L’Italia povera taglia le vacanze
L’estate 2025 è caratterizzata dalla netta riduzione delle presenze nelle spiagge, di quasi il 30%. D’altronde i salari hanno perso tra il 2019 e il 2024 il 10,5% del valore reale


C’è un dato, vistoso, che caratterizza questa estate 2025: la netta riduzione delle presenze nelle spiagge. Di quasi il 30% secondo i calcoli. Ne ha tratto spunto, inizialmente, una polemica gridata e superficiale, ora si comincia a riconoscere la dura realtà: gli italiani vanno meno in vacanza perché sono più poveri. Ma anche su questo tema la contesa tra destra e sinistra resta generica, mentre occorrerebbe qualche considerazione più meditata. E scomoda per entrambe.
Era inevitabile forse che la discussione si concentrasse in un primo tempo su un tema a lungo dibattuto: quello delle concessioni balneari, che l’Ue richiama l’Italia a rendere competitive sottoponendole a gare regolari, mentre i partiti di governo si sono fatti paladini di chi gli stabilimenti li gestisce da decenni come proprietà privata pur occupando spazi per definizione pubblici, e sottraendo allo Stato, cioè a tutti noi, buona parte dei tributi che altrimenti dovrebbero.
Forti di questo appoggio, molti stabilimenti hanno aumentato i prezzi, innescando quel circolo vizioso per cui minori sono le presenze più si cerca di rifarsi su coloro che comunque in spiaggia ci vanno, e così più si scoraggiano i possibili altri arrivi.
Molte parole si sono spese, da una parte per cercare di sminuire la gravità del problema - lo ha fatto una ministra del Turismo che si sarebbe già dovuta dimettere per inadeguatezza anche al di là dei guai giudiziari -, dall’altra per ribadire accuse contro il governo che per quanto motivate in questo caso finiscono, a furia di ripeterle, col suonare vuote.
Ora politica e media cominciano a riconoscere la causa principale di questo calo: quando si riducono le risorse, le famiglie tagliano le spese che possono essere considerate “superflue”, la vacanze prima di tutto.

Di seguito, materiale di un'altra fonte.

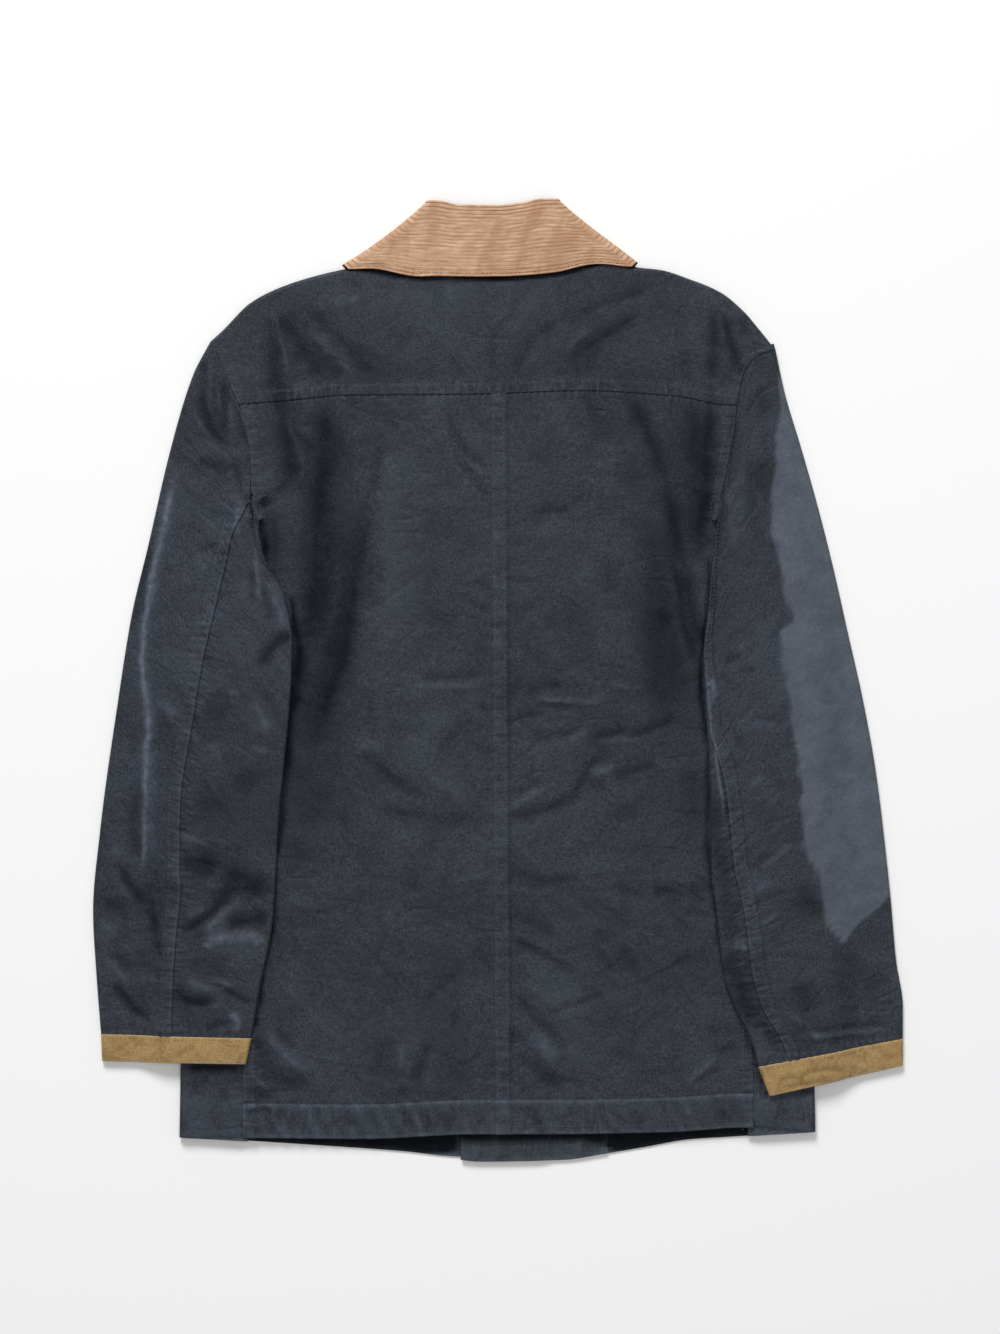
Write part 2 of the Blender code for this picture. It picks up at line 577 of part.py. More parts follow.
def collar_grid(share, depth):
    """Points of the collar fall at a depth below its outer side.

    Rows go from the roll to the lower edge. Columns go from the left wing's front end,
    round the left fold, across the back and round to the right wing's front end.
    """
    bend = COLLAR_TOP / 2
    side_point = {side: along(COLLAR_SIDE[side], share[:, 0])[:, None, :] for side in (-1, 1)}
    wing_end = {side: along(WING_FRONT[side], share[:, 0])[:, None, :] for side in (-1, 1)}
    legs = {}
    for side in (-1, 1):
        step = np.linspace(0, 1, WING_COLUMNS + 1)[None, :-1, None]
        fold = side_point[side] - np.array([side * bend, bend * 0.6])
        plan = wing_end[side] + (fold - wing_end[side]) * step
        leg = np.concatenate([plan, depth[..., None] + 0 * plan[..., :1]], axis=-1)
        angle = np.linspace(-np.pi / 2, np.pi / 2, 7)[None, :]
        reach = (bend - depth) * np.cos(angle)
        out = np.array([side * 0.7, 0.7])
        cap_plan = fold + reach[..., None] * out * 1.2
        cap_z = bend + (bend - depth) * np.sin(angle)
        cap = np.concatenate([cap_plan, cap_z[..., None]], axis=-1)
        legs[side] = np.concatenate([leg, cap], axis=1)
    step = np.linspace(0, 1, COLLAR_COLUMNS + 1)[None, 1:-1]
    start, end = legs[-1][:, -1:], legs[1][:, -1:]
    x = start[..., 0] + (end[..., 0] - start[..., 0]) * step
    y = y_at(COLLAR_ROLL, x) * (1 - share) + y_at(COLLAR_EDGE, x) * share
    blend = smoothstep(np.minimum(step, 1 - step) / 0.22)
    straight = start[..., 1] + (end[..., 1] - start[..., 1]) * step
    y = straight * (1 - blend) + y * blend
    top = np.stack([x, y, COLLAR_TOP - depth + 0 * x], axis=-1)
    return np.concatenate([legs[-1], top, legs[1][:, ::-1]], axis=1)


def collar_fall(name, finish):
    """The collar fall in corduroy, its wales raised on the outer side."""
    share = np.linspace(0.0, 1.0, 2 * WALES + 1)[:, None]
    depth = np.where(np.arange(2 * WALES + 1) % 2, 0.0, WALE_DEPTH)[:, None]
    outer = collar_grid(share, depth)
    inner_share = np.linspace(0.0, 1.0, 5)[:, None]
    inner = collar_grid(inner_share, np.full((5, 1), CORDUROY))
    return ribbed_wall(name, outer, inner, finish)


def collar_stand(name, finish):
    """The stand: a band inside the neck, from the roll to the neck seam."""
    share = np.linspace(0.0, 1.0, 4)[:, None]
    low = NECK_RAISE
    high = COLLAR_TOP - CORDUROY - LAYER
    bend = (high - low) / 2
    legs = {}
    (roll_x, roll_y), (neck_x, neck_y) = STAND_FOLD
    for side in (-1, 1):
        fold_x = side * (roll_x + (neck_x - roll_x) * share)
        fold_y = roll_y + (neck_y - roll_y) * share
        step = np.linspace(0, 1, WING_COLUMNS + 1)[None, :-1]
        start_x = fold_x - side * bend
        x = side * WING_END_X + (start_x - side * WING_END_X) * step
        above = 2.0 + STAND_FRONT * (1 - share)
        rise = fold_y - y_at(FRONT_NECK, start_x) - above
        y = y_at(FRONT_NECK, x) + above + rise * step ** 2
        z = low + 0 * x
        angle = np.linspace(-np.pi / 2, np.pi / 2, 7)[None, :]
        cap_x = start_x + side * bend * np.cos(angle)
        cap_y = fold_y + 0 * cap_x
        cap_z = low + bend + bend * np.sin(angle) + 0 * cap_x
        legs[side] = np.concatenate([np.stack([x, y, z], axis=-1),
                                     np.stack([cap_x, cap_y, cap_z], axis=-1)], axis=1)
    start, end = legs[-1][:, -1:], legs[1][:, -1:]
    step = np.linspace(0, 1, 8)[None, 1:-1]
    x = start[..., 0] + (end[..., 0] - start[..., 0]) * step
    y = (y_at(SHOULDER, x) + SEAM + 0.4) * share + (y_at(COLLAR_ROLL, x) - 3.0) * (1 - share)
    top = np.stack([x, y, high + 0 * x], axis=-1)
    points = np.concatenate([legs[-1], top, legs[1][:, ::-1]], axis=1)
    return cloth(name, points, finish, CLOTH, flip=True)


COLLECTION = "waxed_cotton_jacket"


def build():
    for old in list(bpy.data.objects):
        bpy.data.objects.remove(old)
    bpy.context.scene.collection.children.link(bpy.data.collections.new(COLLECTION))
    waxed = material("waxed_cotton", (0.038, 0.046, 0.056), 0.55)
    corduroy = material("corduroy", (0.52, 0.33, 0.21), 0.9)
    canvas = material("cuff_canvas", (0.27, 0.18, 0.08), 0.75)
    for side, word in ((-1, "left"), (1, "right")):
        front_panel("front_" + word, side, waxed)
        back_panel("back_" + word, side, waxed)
        sleeve_upper("sleeve_" + word + "_upper", side, waxed)
        sleeve_under("sleeve_" + word + "_under", side, waxed)
        cuff_band("cuff_" + word, side, canvas)
    facing_strip("front_facing", waxed)
    yoke_panel("yoke", waxed)
    collar_fall("collar_fall", corduroy)
    collar_stand("collar_stand", waxed)


build()
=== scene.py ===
"""Looks of a waxed cotton jacket that lies flat with its back up.

Lengths in the tables are millimetres and MM turns them into metres. +X runs across the
jacket, +Y from the hem to the collar and +Z up from the surface. The wearer's left is at
-X. Each piece is a grid of points on its outer side, given by a formula, and Solidify
gives it its thickness.
"""

import bpy
import numpy as np
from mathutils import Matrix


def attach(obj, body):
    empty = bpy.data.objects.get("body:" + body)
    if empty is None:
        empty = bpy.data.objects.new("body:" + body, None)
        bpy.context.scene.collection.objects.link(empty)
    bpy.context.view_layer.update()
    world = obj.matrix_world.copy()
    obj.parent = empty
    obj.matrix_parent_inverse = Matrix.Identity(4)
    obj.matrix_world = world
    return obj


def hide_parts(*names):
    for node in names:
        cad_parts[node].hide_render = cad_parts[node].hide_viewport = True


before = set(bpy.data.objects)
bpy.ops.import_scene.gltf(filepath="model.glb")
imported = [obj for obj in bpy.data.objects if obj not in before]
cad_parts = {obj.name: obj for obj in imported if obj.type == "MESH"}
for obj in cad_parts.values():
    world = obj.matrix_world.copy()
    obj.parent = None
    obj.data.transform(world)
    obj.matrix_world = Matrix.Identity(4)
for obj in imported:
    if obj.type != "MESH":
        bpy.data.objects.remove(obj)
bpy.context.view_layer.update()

bl_info = {
    "name": "Waxed cotton jacket",
    "version": (1, 0, 0),
    "blender": (4, 5, 0),
    "location": "View3D > Sidebar > Jacket",
    "description": "Sewn shells, seams, stitching and finishes of a waxed cotton jacket",
    "category": "Object",
}

MM = 0.001

# ---------------------------------------------------------------- form, in millimetres

CLOTH = 1.2              # waxed cotton
LAYER = 0.3              # room between two layers that lie on each other
BODY_HEIGHT = 6.2        # top of the back over the surface
BACK_TOP = BODY_HEIGHT + 0.8   # top of the back's cloth, before its folds
SLEEVE_HEAD = 6.2        # height of a sleeve at the armhole
SLEEVE_HEIGHT = 5.2      # height of a sleeve below it
SLEEVE_SEAT = BACK_TOP - 0.6   # height of a sleeve's top under the body's edge
CUFF_HEIGHT = 5.6        # a cuff stands a little over its sleeve
LEDGE = 11.0             # a sleeve runs on level past the body's fold by this much
DRAPE = 32.0             # then it falls to the surface over this reach
LOW_Y = -400.0           # level of the hems, before they curve
YOKE_Y = 245.0           # level of the yoke's seam
FRONT_TOP_Y = 272.0
UNDERARM_Y = 140.0
WRAP_END_Y = 100.0       # the fronts wrap round the side up to here
SIDE_SEAM_X = 222.6
BACK_EDGE_X = SIDE_SEAM_X + 1.5
LAP = 32.0               # each front passes the centre by this much
LAP_STEP = (36.0, 48.0)  # the inner front climbs over the outer one between these
FACING_X = 96.0          # inner edge of the facing
SHOULDER_TURN = 25.0     # how far the yoke runs on to the front
NECK_HALF = 80.0         # half the width of the neck opening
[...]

E che le risorse si stiano riducendo lo ha chiarito già a maggio il rapporto annuale dell’Istat.
I salari hanno perso tra il 2019 e il 2024 il 10,5% del valore reale: in cifre nominali restano fermi, nella realtà l’inflazione li erode. Ma non basta riconoscere che è quello il vero nodo irrisolto, se poi si cade di nuovo in una polemica vaga e strumentale nella quale tutte le parti dichiarano di volere difendere il reddito degli italiani e nessuno va oltre le enunciazioni generali.
La realtà è che la destra preferisce concentrarsi su altre campagne, sulla promessa di “sicurezza” e soprattutto sull’azione contro gli immigranti, istigando il risentimento degli italiani impoveriti contro qualcuno da cui si sentono minacciati ma è più debole di loro.
E la sinistra? Certo, c’è la battaglia per il salario minimo, ma questa riguarda solo una parte dei lavoratori e per ora non ha ottenuto risultati, anche perché i più sfruttati non andrebbero difesi solo con le norme, ma agendo sul territorio contro le tante situazioni in nero che le leggi neppure toccano.
Chi tutela gli altri, quei tanti redditi bassi e medi colpiti dall’inflazione e dalla staticità dei salari? Non certo i disastrosi referendum voluti dalla Cgil di Landini, o la scelta della segretaria Pd di sostenerli. Né, in generale, i sindacati divisi e concentrati a occuparsi solo di alcune categorie, ma incapaci di difendere i redditi di milioni e milioni di famiglie. Che si sentono costrette a ridurre o tagliare del tutto le vacanze, come fossero un lusso, mentre dovrebbero essere un sacrosanto diritto dopo un anno di lavoro e in un’estate torrida.